El Fideo dibujó una parábola. Derrotó a lo caprichoso del azar, que lo fauleó con lesiones y otras chanzas. Siempre se lo quiso querer, pero en el medio aparecía la barrera del exitismo derrotista que pedía las credenciales de triunfo. Y lo tóxico, la agresión hacia lo que se está imposibilitado de amar.

Pero lo tantas veces esquivo llegó, por insistencia y decantación, y obligó al exitismo a proponer autoamnistía. En legendarios y nuevos coliseos del mundo, se reveló el nombre: aquel Ángel Di María fue –hallazgo de Víctor Hugo, el poeta radial- el encargado de llevar el mensaje de gol del Diego de los cielos al Messi-as.

Desde entonces, nadie parece recordar las puñaladas verbales lanzadas contra ese flaquito interminable que a los 20 se enredaba con su propia gambeta y que entre el domingo y el lunes se despidió como leyenda consagrada y en su mejor momento, a los 36. Sería bueno que Di María quede como lección de que no hay que hablar de más, sobre todo en la agresión que pretende justificarse exigiendo resultados. Como si la ilusión y el amor conllevaran el derecho a reclamar compensaciones.

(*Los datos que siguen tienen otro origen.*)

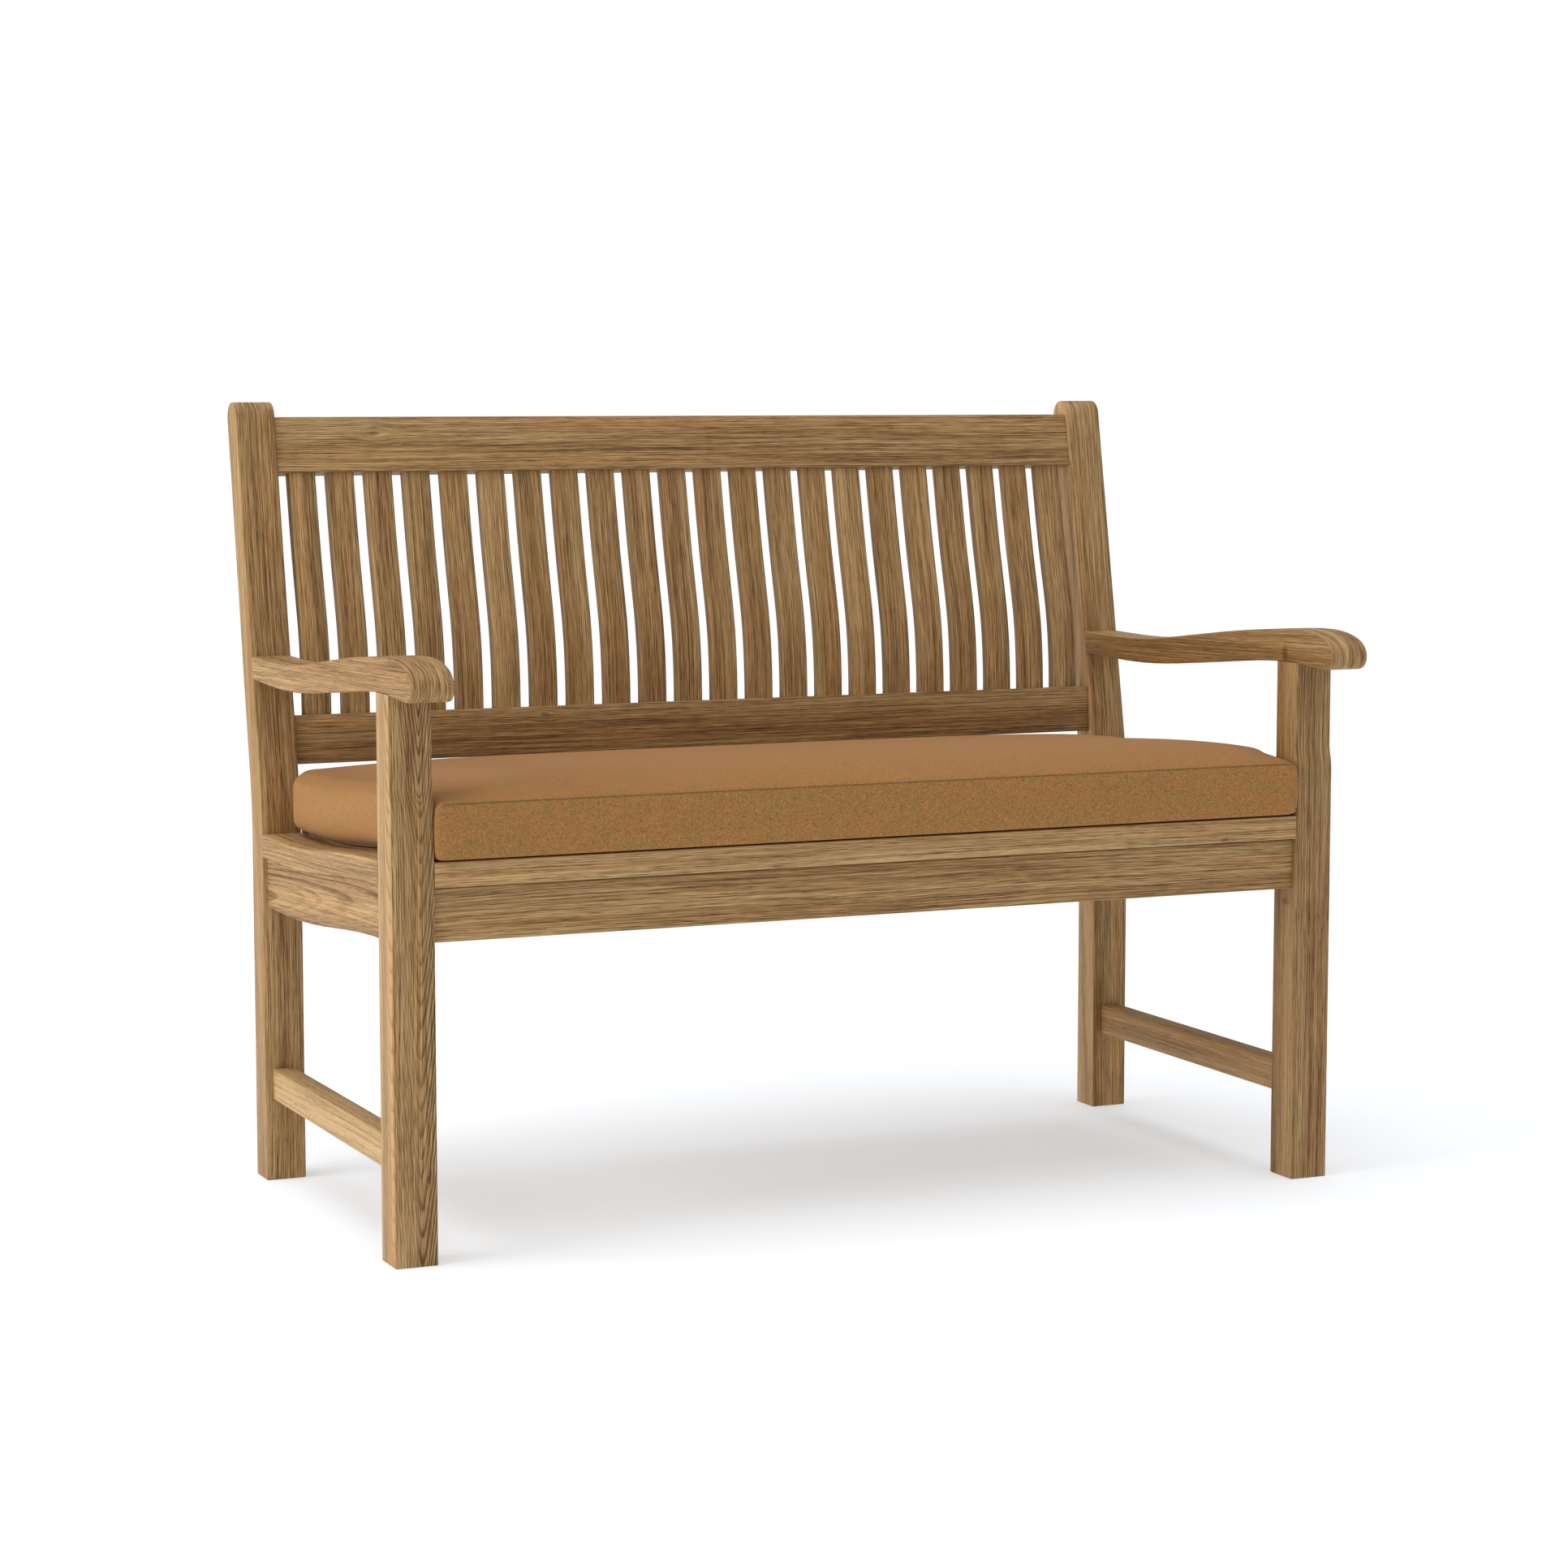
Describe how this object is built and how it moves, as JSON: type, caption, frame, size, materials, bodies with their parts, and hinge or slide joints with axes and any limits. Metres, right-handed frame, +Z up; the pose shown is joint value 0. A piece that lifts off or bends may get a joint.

Es posible que Di María haya sido el mejor as de bastos que hemos tenido. Siempre es temeraria una afirmación así, porque el pasado cuenta: Kempes tuvo a Luque, Maradona a Caniggia, Messi y Riquelme alcanzaron a regalar algunas flores de lo que no pudo ser. La impresión, subjetiva desde luego, es que ninguno estuvo tan cerca del otro como el Ángel de la guarda del genio actual. En calidad, geografía y complicidad. Siempre cerca.

En la Final de la Copa América 2024, Di María se despidió embebido de otras circunstancias mitológicas, sanando nuevas parábolas: cuando las desastrosas y artificiales canchas estadounidenses volvieron a cortarle las piernas a un 10 argentino, y su llanto se confundió con el de aquel de 1994, el Ángel quedó en juego. Con la zurda, la picardía, la fe. Con la posición y la inteligencia. Con la cinta, el liderazgo y la conducción.

Al final del camino, el flaquito rosarino se había quitado hasta la última espina. En la foto del adiós mostró que el as de bastos estaba pulido, y siempre fue un bastón de mariscal que el Ángel guardaba en su mochila.